转载于:http://blog.csdn.net/lovelovelovelovelo/article/details/52234971
数据类型
基本数据类型
集合类型,array、map、struct
文件格式,textfile、sequencefile、rcfile
创建表(内部表)
create table employee( name string comment 'name', salary float, subordinates array<string>, deductions map<string,float>, address struct<street:string,city:string,state:string,zip:int> ) row format delimited fields termited by ' ' lines terminated by ' ' stored as textfile;
从文件加载数据,覆盖源表
load data local infile 'path' overwrite into table 'table'
创建外部表
create external table employee( name string comment 'name', salary float, subordinates array<string>, deductions map<string,float>, address struct<street:string,city:string,state:string,zip:int> ) row format delimited fields terminated by ' ' collection items terminated by ',' map keys terminated by ':' lines terminated by ' ' stored as textfile location '/data/';
表中数据
lucy 11000 tom,jack,dave,kate tom:1200,jack:1560 beijing,changanjie,xichengqu,10000 lily 13000 dave,kate dave:1300,kate:1260 beijing,changanjie,xichengqu,10000
和我们熟悉的关系型数据库不一样,Hive现在还不支持在insert语句里面直接给出一组记录的文字形式,也就是说,hive并不支持INSERT INTO …. VALUES形式的语句。

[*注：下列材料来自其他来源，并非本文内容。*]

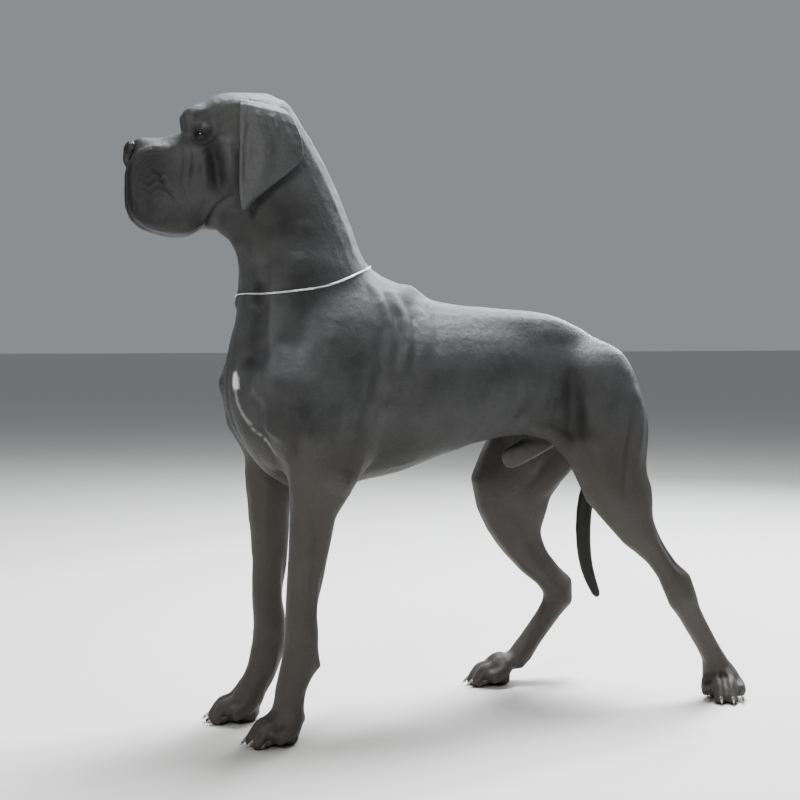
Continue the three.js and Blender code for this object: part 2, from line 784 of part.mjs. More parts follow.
// The line of the mouth: it starts under the nose and runs down between each hanging lip and the chin.
const MOUTH = [
  [0, -66],
  [7, -88],
  [15, -112],
  [21, -136],
  [25, -158],
  [26, -176],
];
function mouthLine(s) {
  const points = MOUTH.map(([y, w]) => {
    let u = -130;
    while (u < 0 && headShape(u, y, w) > 0) u += 0.5;
    return fromHead([u, y * s, w]);
  });
  const groove = limb(points.map((q) => [q.x, q.y, q.z, 3, 3]), { steps: 3 });
  return net(groove, points, { rings: 14, sides: 6, caps: [2, 2] });
}

// An ear: a leaf of skin that rises from the skull, folds over and hangs beside the cheek.
// Rows run from the root to the tip, and each row runs from the front edge to the rear edge.
const EAR_ROWS = [
  { front: [122, 30, 58], rear: [178, 28, 50], bulge: 0 },
  { front: [115, 46, 70], rear: [190, 44, 58], bulge: 5 },
  { front: [112, 60, 66], rear: [206, 58, 50], bulge: 10 },
  { front: [110, 70, 46], rear: [222, 66, 22], bulge: 13 },
  { front: [109, 75, 12], rear: [232, 69, -10], bulge: 13 },
  { front: [109, 76, -28], rear: [232, 70, -36], bulge: 12 },
  { front: [108, 76, -68], rear: [205, 74, -66], bulge: 9 },
  { front: [108, 77, -100], rear: [168, 78, -95], bulge: 7 },
  { front: [110, 79, -124], rear: [138, 80, -120], bulge: 3 },
  { front: [113, 81, -140], rear: [120, 81, -138], bulge: 0 },
];
const EAR_THICK = 6;
function ear(s) {
  const across = 7;
  const down = 15;
  const line = (key) => new THREE.CatmullRomCurve3(EAR_ROWS.map((r) => vec(r[key])), false, "centripetal");
  const front = line("front");
  const rear = line("rear");
  const middle = (u, v) => {
    const f = v * (EAR_ROWS.length - 1);
    const k = Math.min(Math.floor(f), EAR_ROWS.length - 2);
    const bulge = EAR_ROWS[k].bulge + (EAR_ROWS[k + 1].bulge - EAR_ROWS[k].bulge) * (f - k);
    const p = front.getPoint(v).lerp(rear.getPoint(v), u);
    p.y += bulge * Math.sin(Math.PI * Math.pow(u, 0.8)) + 3 * Math.sin(u * 9 + v * 4) * v;
    return p;
  };
  const positions = [];
  const index = [];
  for (const face of [1, -1])
    for (let i = 0; i <= down; i++)
      for (let j = 0; j <= across; j++) {
        const u = j / across;
        const v = i / down;
        const e = 0.01;
        const p = middle(u, v);
        const du = middle(Math.min(1, u + e), v).sub(middle(Math.max(0, u - e), v));
        const dv = middle(u, Math.min(1, v + e)).sub(middle(u, Math.max(0, v - e)));
        const normal = du.cross(dv).normalize();
        const edge = Math.min(1, 0.45 + 3 * Math.min(u, 1 - u, 1.4 * (1 - v)));
        p.addScaledVector(normal, (face * EAR_THICK * edge) / 2);
        const q = fromHead([p.x, p.y * s, p.z]);
        positions.push(q.x, q.y, q.z);
      }
  const wide = across + 1;
  const far = (down + 1) * wide;
  for (let i = 0; i < down; i++)
    for (let j = 0; j < across; j++) {
      const a = i * wide + j;
      index.push(a, a + 1, a + wide, a + 1, a + wide + 1, a + wide);
      index.push(far + a, far + a + wide, far + a + 1, far + a + 1, far + a + wide, far + a + wide + 1);
    }
  const rim = [];
  for (let j = 0; j < across; j++) rim.push(j);
  for (let i = 0; i < down; i++) rim.push(i * wide + across);
  for (let j = across; j > 0; j--) rim.push(down * wide + j);
  for (let i = down; i > 0; i--) rim.push(i * wide);
  for (let n = 0; n < rim.length; n++) {
    const a = rim[n];
    const b = rim[(n + 1) % rim.length];
    index.push(a, far + a, b, b, far + a, far + b);
  }
  return solid(positions, index);
}

// The tail hangs from the end of the croup, down between the thighs, with its tip at the height of the hocks.
const TAIL = [
  [476, 0, 703, 30, 28],
  [512, 0, 690, 27, 26],
  [540, 0, 656, 23, 22],
  [526, 0, 590, 20, 19],
  [480, 0, 500, 18, 18],
  [450, 0, 420, 18, 17],
  [445, 0, 340, 17, 16],
  [454, 0, 275, 15, 14],
  [475, 0, 224, 11, 11],
  [481, 0, 211, 9, 9],
];
const tailShape = limb(TAIL, { steps: 5 });
function tail() {
  const line = TAIL.slice(0, -1).map(([x, y, z]) => [x, y, z]);
  return net(tailShape, line, { rings: 18, sides: 9, caps: [2, 3], up: [0, 1, 0] });
}

// Claws: a tapered, curved horn on each toe.
const CLAW = [
  [9, 0, 8, 5.5, 4.5],
  [0, 0, 6, 5, 4.2],
  [-8, 0, 2, 3.6, 3],
  [-13, 0, -4, 1.4, 1.3],
];
function claw(matrix) {
  const line = CLAW.map(([x, y, z]) => [x, y, z]);
  const made = net(limb(CLAW, { steps: 3 }), line, { rings: 2, sides: 5, caps: [1, 2] });
  return made.transform(matrix.elements);
}

// The collar: a thin chain that lies round the root of the neck.
const COLLAR = { front: [-330, 0, 860], nape: [-72, 0, 916], thick: 2.4, sag: 16 };
function collar() {
  const front = vec(COLLAR.front);
  const nape = vec(COLLAR.nape);
  const middle = front.clone().lerp(nape, 0.5);
  const along = nape.clone().sub(front).normalize();
  const points = [];
  const count = 64;
  for (let i = 0; i < count; i++) {
    const a = (i / count) * 2 * Math.PI;
    const dir = along.clone().multiplyScalar(-Math.cos(a)).add(new THREE.Vector3(0, Math.sin(a), 0));
    const from = middle.clone();
    from.z -= COLLAR.sag * Math.sin(a) * Math.sin(a);
    let low = 0;
    let high = 260;
    for (let k = 0; k < 24; k++) {
      const r = (low + high) / 2;
      const p = from.clone().addScaledVector(dir, r);
      if (torsoAndNeck(p.x, p.y, p.z) < COLLAR.thick + GAP) low = r;
      else high = r;
    }
    points.push(from.addScaledVector(dir, low));
  }
  const loop = new THREE.CatmullRomCurve3(points, true);
  return solidOf(new THREE.TubeGeometry(loop, 52, COLLAR.thick, 4, true));
}

// Materials, by what each node is made of.
const COAT = { color: 0x4b4c4f, roughness: 0.62, metalness: 0 };
const EAR_SKIN = { color: 0x5a5a5c, roughness: 0.6, metalness: 0 };
const NOSE = { color: 0x17181a, roughness: 0.35, metalness: 0 };
const EYE_DARK = { color: 0x120d0a, roughness: 0.08, metalness: 0 };
const HORN = { color: 0xb9b0a2, roughness: 0.4, metalness: 0 };
const STEEL = { color: 0xc4c6c8, roughness: 0.22, metalness: 1 };

const dog = new THREE.Group();
function addNode(name, made, look) {
  const { vertProperties, triVerts, numProp, numVert } = made.getMesh();
  const positions = new Float32Array(numVert * 3);
  for (let i = 0; i < numVert; i++) {
    positions.set(vertProperties.subarray(i * numProp, i * numProp + 3), i * 3);
  }
  const geometry = new THREE.BufferGeometry();
  geometry.setAttribute("position", new THREE.BufferAttribute(positions, 3));
  geometry.setIndex(new THREE.BufferAttribute(new Uint32Array(triVerts), 1));
  const mesh = new THREE.Mesh(geometry, new THREE.MeshStandardMaterial(look));
  mesh.name = name;
  dog.add(mesh);
}

for (const name of Object.keys(PLACES)) {
  if (!found[name]) throw new Error("the cuts didn't part " + name);
  let made = found[name];
  if (name === "head") {
    for (const [s] of SIDES) made = made.subtract(joined([lidSlit(s), eyeball(s, GAP), mouthLine(s)]));
  }
  addNode(name, largest(made), COAT);
}
const noseHollows = joined([nostril(LEFT), nostril(RIGHT), fleshAndGap]);
addNode("nose", largest(noseSolid(0).subtract(noseHollows)), NOSE);
addNode("tail", largest(tail().subtract(fleshAndGap)), COAT);
addNode("collar", largest(collar().subtract(fleshAndGap)), STEEL);
for (const [s, name] of SIDES) {
  addNode("eye_" + name, eyeball(s, 0), EYE_DARK);
  addNode("ear_" + name, largest(ear(s).subtract(fleshAndGap)), EAR_SKIN);
}
for (const leg of legs) {
  TOES.forEach(({ side, set }, i) => {
    const place = new THREE.Matrix4()
      .makeScale(leg.scale, leg.scale, leg.scale)
      .setPosition((-TOE_REACH - 12 + set) * leg.scale, side * 1.03 * leg.scale, 9 * leg.scale);
    const made = claw(leg.matrix.clone().multiply(place)).subtract(fleshAndGap);
    addNode(leg.pawName.replace("paw", "claw") + "_" + (i + 1), largest(made), HORN);
  });
}

// The origin is the middle of the model's box, on the floor.
const box = new THREE.Box3().setFromObject(dog);
dog.position.set(-(box.min.x + box.max.x) / 2, -(box.min.y + box.max.y) / 2, 0);

export default dog;
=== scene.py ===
import math

import bmesh
import bpy
import numpy as np
from mathutils import Matrix, Vector


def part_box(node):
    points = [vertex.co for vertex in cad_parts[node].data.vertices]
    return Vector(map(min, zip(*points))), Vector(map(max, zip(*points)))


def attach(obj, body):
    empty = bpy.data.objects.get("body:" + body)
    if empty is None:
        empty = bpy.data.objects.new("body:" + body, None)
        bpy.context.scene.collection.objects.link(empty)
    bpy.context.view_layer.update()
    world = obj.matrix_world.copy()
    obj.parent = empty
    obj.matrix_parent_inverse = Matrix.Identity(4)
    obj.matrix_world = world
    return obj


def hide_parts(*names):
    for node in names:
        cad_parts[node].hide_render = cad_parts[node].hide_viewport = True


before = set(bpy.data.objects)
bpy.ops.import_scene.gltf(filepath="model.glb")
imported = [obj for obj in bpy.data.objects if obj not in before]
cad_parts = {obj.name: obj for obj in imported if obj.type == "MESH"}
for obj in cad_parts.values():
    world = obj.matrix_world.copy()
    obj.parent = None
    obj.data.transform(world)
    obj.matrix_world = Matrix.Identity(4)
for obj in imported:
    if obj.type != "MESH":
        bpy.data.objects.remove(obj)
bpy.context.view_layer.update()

# The camera stands at about the height of the head, ahead of the dog's left shoulder and three metres away,
# and looks almost level.
camera_data = bpy.data.cameras.new("camera")
camera_data.sensor_width = 36.0
camera_data.lens = 64.35
camera = bpy.data.objects.new("camera", camera_data)
bpy.context.scene.collection.objects.link(camera)
bpy.context.scene.camera = camera

# The dog's own axes. The body is laid out about the withers. The head has axes of its own at the stop, the
# notch between the eyes, because it is turned a little to the dog's right. Both are read off the two
# eyeballs.
def middle_of(node):
    low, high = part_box(node)
    return (Vector(low) + Vector(high)) / 2


eye_left_at = middle_of("eye_left")
eye_right_at = middle_of("eye_right")
across_head = (eye_right_at - eye_left_at).normalized()
up_head = Vector((0, 0, 1))
rear_head = across_head.cross(up_head).normalized()
stop = (eye_left_at + eye_right_at) / 2 - rear_head * 0.042 - up_head * 0.003
withers_at = stop - Vector((-0.449, 0.038, 1.155))
camera.location = withers_at + Vector((-1.2263, -2.640, 0.770))
camera.rotation_euler = (math.radians(90 - 2.40), 0, math.radians(-25))


def to_head(p):
    """Millimetres behind the stop, to the dog's right of it, and above it."""
    rows = np.array([rear_head, across_head, up_head])
    return (p - np.array(stop)) @ rows.T * 1000


def to_body(p):
    """Millimetres behind the withers, to the dog's right of them, and above the floor."""
    return (p - np.array(withers_at)) * 1000


# The skin, with short hair on it. One hide covers the body from the chain to the tail and down to the pads,
# and a second covers the head and the neck down to the chain. Both are drawn over the solid flesh,
# smoothed, and worked: hollows, folds, ribs, muscles and sinews are pressed in or raised.
def points_of(mesh):
    flat = np.empty(len(mesh.vertices) * 3, dtype=np.float32)
    mesh.vertices.foreach_get("co", flat)
    return flat.reshape(-1, 3).astype(float)


def put_points(mesh, points):
    mesh.vertices.foreach_set("co", points.astype(np.float32).ravel())
    mesh.update()


def normals_of(mesh):
    flat = np.empty(len(mesh.vertices) * 3, dtype=np.float32)
    mesh.vertex_normals.foreach_get("vector", flat)
    return flat.reshape(-1, 3).astype(float)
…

新建employee.txt,将数据存入文件中,注意字段间用tab,行间换行enter
通过hive命令加载数据
hive> load data local inpath '/root/employee.txt' into table employee; hive> select * from employee; OK lucy 11000.0 ["tom","jack","dave","kate"] {"tom":1200.0,"jack":1560.0} {"street":"beijing","city":"changanjie","state":"xichengqu","zip":10000} lily 13000.0 ["dave","kate"] {"dave":1300.0,"kate":1260.0} {"street":"beijing","city":"changanjie","state":"xichengqu","zip":10000} Time taken: 0.054 seconds, Fetched: 2 row(s)
select * from table不走mapreduce
由一个表创建另一个表
create table table2 like table1;
从其他表查询创建表
create table table2 as select name,age,add from table1;
hive不同文件读取
stored as textfile: hadoop fs -text stored as sequencefile: hadoop fs -text stored as rcfile: hive -service rcfilecat path stored as input format 'class': outformat 'class'
分区表操作
alter table employee add if not exists partition(country='') alter table employee drop if exists partition(country='')
hive分桶
create table bucket_table( id int, name string ) clustered by(id) sorted by(name) into 4 buckets row format delimited fields terminated by ' ' stored as textfile; set hive.enforce.bucketing=true;
创建分区表
create table partitionTable( name string, age int ) partitioned by(dt string) row format delimited fields terminated by ' ' lines terminated by ' ' stored as textfile;